Plenary lecture 1
Friday 29 September 11:30~12:10 | Place: Convention hall A, B, C
    • The new biology of diabetes Dr. Domenico Accili is Professor of Medicine at Columbia University and Director of the Columbia University Diabetes and Endocrinology Research Center in New York City. Dr. Accili’s research has delved into the pathogenesis of diabetes, the integrated physiology of insulin action and mechanisms of pancreatic beta cell dysfunction. He is best known for the identification of a family of DNA-binding proteins (Foxo) that collectively regulate diverse pathophysiological processes, including liver glucose and lipid production, food intake, insulin production and adipogenesis. Recently, he discovered a new mechanism of beta cell dysfunction, namely dedifferentiation rather than cell death. He has received numerous awards, including the 2003 Lilly Award for Outstanding Scientific Achievement and 2017 Banting Award by the American Diabetes Association. In ICDM 2017, he will deliver a lecture entitled “The New Biology of Diabetes” based on his scientific journey.

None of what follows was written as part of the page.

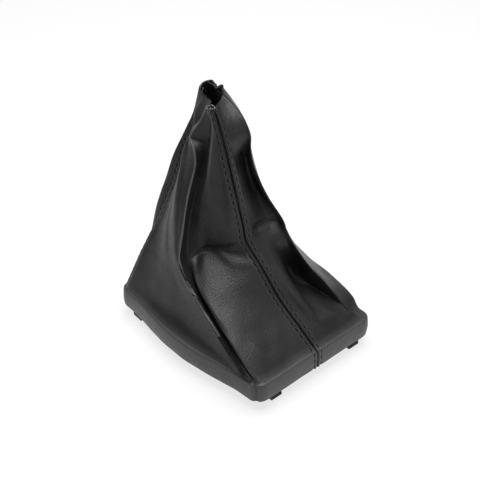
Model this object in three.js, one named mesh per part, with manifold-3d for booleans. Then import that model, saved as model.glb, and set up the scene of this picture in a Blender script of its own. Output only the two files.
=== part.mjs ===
import * as THREE from 'three';
import { mergeVertices } from 'three/addons/utils/BufferGeometryUtils.js';
import Module from 'manifold-3d';

// gear lever gaiter, mm, +Z up: X across the car, Y towards its front, origin at the middle of the
// base with z = 0 under the four clips

// driving sizes
const frameWidth = 112;
const frameLength = 150;
const sideBow = 7;
const cornerRadius = 9;
const leastCornerRadius = 2.5;
const clipDrop = 8;
const bandHeight = 13.3;
const bandBulge = 0.5;
const hemRound = 1;
const shoulderInset = 1.6;
const shoulderRise = 1.6;
const gaiterHeight = 171.8;
const leather = 1.3;
const hemWidth = 4.5;
const seamGap = 0.5;
const fitGap = 0.3;
const railWidth = 11;
const railChamfer = 0.6;
const railSlope = 2.2;
const clipWidth = 9;
const clipThick = 3;
const clipInset = 6.4;
const hookReach = 3;
const hookHeight = 3.4;

const shoulderHeight = clipDrop + bandHeight + shoulderRise;

// half outline of the base, as pieces that keep their share of the way round at every inset
const halfWidth = frameWidth / 2;
const halfLength = frameLength / 2;
const sideLength = frameLength - 2 * cornerRadius;
const endLength = halfWidth - cornerRadius;
const arcLength = cornerRadius * Math.PI / 2;
const halfWay = 2 * endLength + 2 * arcLength + sideLength;

function halfOutline(way, inset) {
  const r = Math.max(cornerRadius - inset, leastCornerRadius);
  const ax = halfWidth - inset;
  const ay = halfLength - inset;
  let rest = way * halfWay;
  if (rest < endLength) return [-(ax - r) * rest / endLength, -ay];
  rest -= endLength;
  if (rest < arcLength) {
    const turn = rest / cornerRadius;
    return [-(ax - r) - r * Math.sin(turn), -(ay - r) - r * Math.cos(turn)];
  }
  rest -= arcLength;
  if (rest < sideLength) {
    const q = 2 * rest / sideLength - 1;
    return [-ax - sideBow * (1 - q * q) ** 2, (ay - r) * q];
  }
  rest -= sideLength;
  if (rest < arcLength) {
    const turn = rest / cornerRadius;
    return [-(ax - r) - r * Math.cos(turn), ay - r + r * Math.sin(turn)];
  }
  rest -= arcLength;
  return [-(ax - r) * (1 - Math.min(rest / endLength, 1)), ay];
}

// station 0 is the middle of the rear end, 0.5 the middle of the front end, by way of the left side
function outline(station, inset = 0) {
  const s = ((station % 1) + 1) % 1;
  if (s <= 0.5) return halfOutline(2 * s, inset);
  const [x, y] = halfOutline(2 * (1 - s), inset);
  return [-x, y];
}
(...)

Domenico Accili Columbia University, USA PL1 The new biology of diabetes
Plenary lecture 2
Friday 29 September 14:00~14:40 | Place: Convention hall A, B, C
    • The role of mitochondrial proteostasis in complex human diseases Dr. Min Ho Shong is Professor of Medicine at Chungnam National University and President of the Chungnam National University Hospital. His main research interest is the nexus of mitochondria and metabolic disorders. Because the role of mitochondrial dysfunction in both rare inherited diseases and common complex disorders linked to aging, understanding mitochondrial homeostasis in general, and mitochondrial stress pathways in particular, has become not only a scientific priority but also an issue of high medical relevance. In ICDM 2017, he will talk about the role of mitochondrial proteostasis in complex human diseases. The insight gained from his work will mechanistically define the mitochondrial unfolded protein response, which can be a useful target for the treatment of human diseases.

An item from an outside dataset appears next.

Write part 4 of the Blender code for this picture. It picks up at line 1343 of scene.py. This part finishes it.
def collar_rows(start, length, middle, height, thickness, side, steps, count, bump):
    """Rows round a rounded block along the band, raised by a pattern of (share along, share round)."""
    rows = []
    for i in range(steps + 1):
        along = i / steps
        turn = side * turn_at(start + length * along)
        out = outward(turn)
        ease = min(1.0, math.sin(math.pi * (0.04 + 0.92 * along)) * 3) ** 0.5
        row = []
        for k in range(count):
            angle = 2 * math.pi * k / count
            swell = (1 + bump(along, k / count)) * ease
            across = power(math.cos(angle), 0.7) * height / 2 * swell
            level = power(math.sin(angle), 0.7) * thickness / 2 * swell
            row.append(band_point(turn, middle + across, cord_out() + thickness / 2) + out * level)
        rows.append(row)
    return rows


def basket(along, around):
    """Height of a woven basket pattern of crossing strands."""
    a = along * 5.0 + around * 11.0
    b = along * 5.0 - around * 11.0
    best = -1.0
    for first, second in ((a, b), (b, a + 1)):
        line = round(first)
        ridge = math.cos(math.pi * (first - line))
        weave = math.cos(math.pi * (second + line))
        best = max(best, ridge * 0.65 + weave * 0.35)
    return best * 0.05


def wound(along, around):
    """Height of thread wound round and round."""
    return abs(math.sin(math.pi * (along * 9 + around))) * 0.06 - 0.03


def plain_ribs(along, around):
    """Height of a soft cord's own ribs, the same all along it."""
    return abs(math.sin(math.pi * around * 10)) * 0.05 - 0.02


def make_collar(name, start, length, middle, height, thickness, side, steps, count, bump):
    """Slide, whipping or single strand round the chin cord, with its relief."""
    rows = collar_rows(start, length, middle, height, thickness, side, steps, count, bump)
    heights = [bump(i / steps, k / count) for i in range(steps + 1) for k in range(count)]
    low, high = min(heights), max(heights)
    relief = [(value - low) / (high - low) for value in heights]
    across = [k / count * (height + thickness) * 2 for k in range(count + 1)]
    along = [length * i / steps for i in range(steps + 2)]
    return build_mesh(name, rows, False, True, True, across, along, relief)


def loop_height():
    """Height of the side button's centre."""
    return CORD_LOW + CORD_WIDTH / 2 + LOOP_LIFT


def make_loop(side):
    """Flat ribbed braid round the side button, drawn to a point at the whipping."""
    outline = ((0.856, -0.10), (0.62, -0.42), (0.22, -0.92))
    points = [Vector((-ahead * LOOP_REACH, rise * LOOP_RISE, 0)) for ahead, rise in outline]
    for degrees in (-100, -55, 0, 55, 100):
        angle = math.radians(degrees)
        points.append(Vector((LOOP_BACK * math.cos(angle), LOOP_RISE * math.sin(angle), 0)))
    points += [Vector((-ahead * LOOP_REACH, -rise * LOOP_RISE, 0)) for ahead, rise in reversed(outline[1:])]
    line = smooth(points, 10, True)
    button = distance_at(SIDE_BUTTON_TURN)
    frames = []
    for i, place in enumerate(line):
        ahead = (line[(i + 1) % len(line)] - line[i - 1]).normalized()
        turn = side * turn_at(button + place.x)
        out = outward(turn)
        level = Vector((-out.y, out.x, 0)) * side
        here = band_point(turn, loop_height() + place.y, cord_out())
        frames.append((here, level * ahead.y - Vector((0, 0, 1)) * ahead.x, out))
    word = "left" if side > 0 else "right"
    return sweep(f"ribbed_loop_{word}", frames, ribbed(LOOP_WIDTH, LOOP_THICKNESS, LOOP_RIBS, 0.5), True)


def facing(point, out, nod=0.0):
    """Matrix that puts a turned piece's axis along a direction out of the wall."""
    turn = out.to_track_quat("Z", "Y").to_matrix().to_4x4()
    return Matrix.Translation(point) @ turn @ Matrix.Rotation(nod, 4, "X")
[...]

Minho Shong Chungnam National University, Korea PL2 The role of mitochondrial proteostasis in complex human diseases
Plenary lecture 3
Saturday 30 September 11:20~12:00 | Place: Convention hall A, B, C
    • Are glucose-lowering medications safe? Dr. Philip Home is Professor of Diabetes Medicine at Newcastle University, UK. He was Vice-chair of the NICE Appraisal Committee, the UK drug reimbursement advisory committee and Consultant Physician in Newcastle (both to 2011), and has been Clinical Lead to UK and International Diabetes Federation guidelines. He was previously President of IDF Europe and Vice-President of the IDF. Continuing this research career in Newcastle upon Tyne, initially under the guidance of George Alberti, he has published over 390 papers, books and reviews on aspects of diabetes, from basic studies on metabolism to RCTs of new therapies, and aspects of the organization and delivery of diabetes health-care. He is well-known for the RECODRD trial to examine the cardiovascular safety of rosiglitazone. In ICDM 2017, he will give us a lecture on the safety issues of anti-diabetic drugs based on his experience on clinical research for diabetes management.
Philip Home Newcastle University, UK PL3 Are glucose-lowering medications safe?